What the Numbers Don't Capture
- Terminal trajectory with a long tail. The role is not collapsing overnight — it is slowly fading as aircraft reach end of life. C-130H variants may fly for another 10-15 years in some air forces. Firefighting tankers (DC-10, legacy C-130) have no replacement timeline. The last flight engineers will work for decades, but there will be fewer of them every year.
- Military-to-civilian transition trap. Military C-130H and C-5 flight engineers leaving service face an almost nonexistent civilian market. The skills transfer to aircraft maintenance or avionics, but the flight engineer certificate itself opens very few doors. This is a critical career planning consideration for military personnel.

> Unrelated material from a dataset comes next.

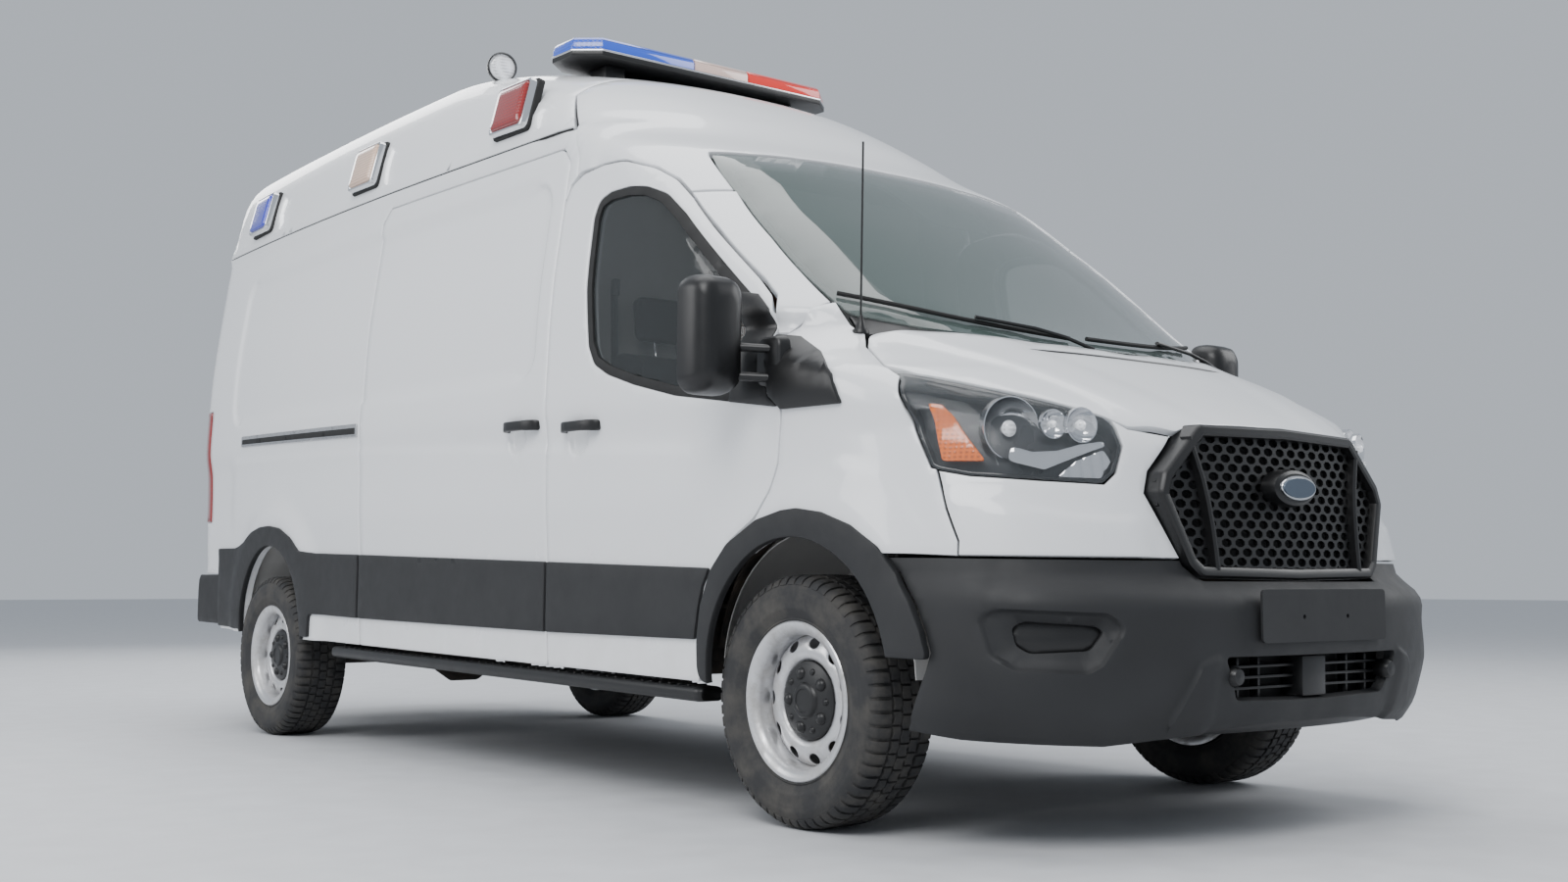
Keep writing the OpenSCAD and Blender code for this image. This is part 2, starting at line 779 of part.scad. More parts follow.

- Scarcity premium masks decline. The $118K-$151K salary figures reflect scarcity — very few people hold these certificates and type ratings. This is not a sign of market health. It is a premium paid for a skill that no one new is acquiring, on aircraft that no one new is building.
Who Should Worry (and Who Shouldn't)
Current flight engineers on firefighting tankers (10 Tanker, Coulson Aviation) can likely ride out their careers. These aircraft have no replacement timeline and wildfire demand is increasing. If you are already in this niche, your position is stable until airframe retirement.
Military flight engineers approaching separation should plan their transition now. The civilian FE market is not viable as a career destination. Transition paths include: A&P mechanic certification (leveraging deep systems knowledge), avionics technician roles, airline pilot training (if holding CPL/ATP), or aviation maintenance management.
No one should be entering this career path. There is no training pipeline, no new aircraft, and no growth trajectory. The flight engineer certificate is a historical credential.
What This Means
The role in 2028: A handful of flight engineers continue operating on firefighting tankers during wildfire season and on the last military C-130H/C-5 variants awaiting retirement or upgrade. The number is smaller than today. No new positions are created. The role exists as a legacy obligation, not a career.
Survival strategy:
- If currently employed as an FE, pursue parallel certification — A&P mechanic, avionics technician, or commercial/ATP pilot certificate. Your deep systems knowledge is valuable but the FE credential alone is a dead end.
- Target firefighting tanker operations if seeking to extend FE career — wildfire demand is growing and these operators face the longest aircraft retention timelines in the industry.
- Leverage systems expertise toward aviation maintenance management — flight engineers understand aircraft systems at a depth that few mechanics match. Director of Maintenance or maintenance programme manager roles value this knowledge.
Timeline: The role is already effectively eliminated from commercial aviation. Military phase-out continues through 2030-2035 as C-130J replacements complete. Firefighting tanker operations may retain FEs through 2035-2040. No credible scenario exists for role revival.